SEAN: Image Synthesis with Semantic Region-Adaptive Normalization (CVPR 2020, Oral)

Overview

SEAN: Image Synthesis with Semantic Region-Adaptive Normalization (CVPR 2020 Oral)

Python 3.7 pytorch 1.2.0 pyqt5 5.13.0

image Figure: Face image editing controlled via style images and segmentation masks with SEAN

We propose semantic region-adaptive normalization (SEAN), a simple but effective building block for Generative Adversarial Networks conditioned on segmentation masks that describe the semantic regions in the desired output image. Using SEAN normalization, we can build a network architecture that can control the style of each semantic region individually, e.g., we can specify one style reference image per region. SEAN is better suited to encode, transfer, and synthesize style than the best previous method in terms of reconstruction quality, variability, and visual quality. We evaluate SEAN on multiple datasets and report better quantitative metrics (e.g. FID, PSNR) than the current state of the art. SEAN also pushes the frontier of interactive image editing. We can interactively edit images by changing segmentation masks or the style for any given region. We can also interpolate styles from two reference images per region.

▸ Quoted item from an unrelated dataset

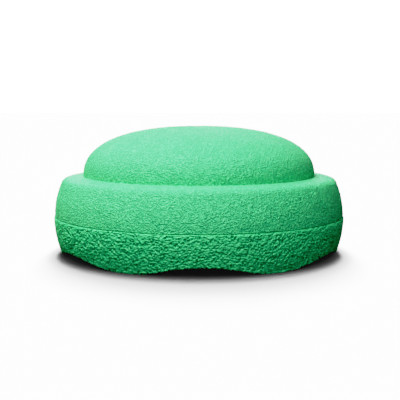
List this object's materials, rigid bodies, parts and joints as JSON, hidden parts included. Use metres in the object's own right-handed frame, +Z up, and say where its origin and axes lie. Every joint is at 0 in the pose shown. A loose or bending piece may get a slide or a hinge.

SEAN: Image Synthesis with Semantic Region-Adaptive Normalization
Peihao Zhu, Rameen Abdal, Yipeng Qin, Peter Wonka
Computer Vision and Pattern Recognition CVPR 2020, Oral

[Paper] [Project Page] [Demo]

Installation

Clone this repo.

git clone https://github.com/ZPdesu/SEAN.git
cd SEAN/

This code requires PyTorch, python 3+ and Pyqt5. Please install dependencies by

pip install -r requirements.txt

This model requires a lot of memory and time to train. To speed up the training, we recommend using 4 V100 GPUs

Dataset Preparation

This code uses CelebA-HQ and CelebAMask-HQ dataset. The prepared dataset can be directly downloaded here. After unzipping, put the entire CelebA-HQ folder in the datasets folder. The complete directory should look like ./datasets/CelebA-HQ/train/ and ./datasets/CelebA-HQ/test/.

Generating Images Using Pretrained Models

Once the dataset is prepared, the reconstruction results be got using pretrained models.

  1. Create ./checkpoints/ in the main folder and download the tar of the pretrained models from the Google Drive Folder. Save the tar in ./checkpoints/, then run

    cd checkpoints
    tar CelebA-HQ_pretrained.tar.gz
    cd ../
    
  2. Generate the reconstruction results using the pretrained model.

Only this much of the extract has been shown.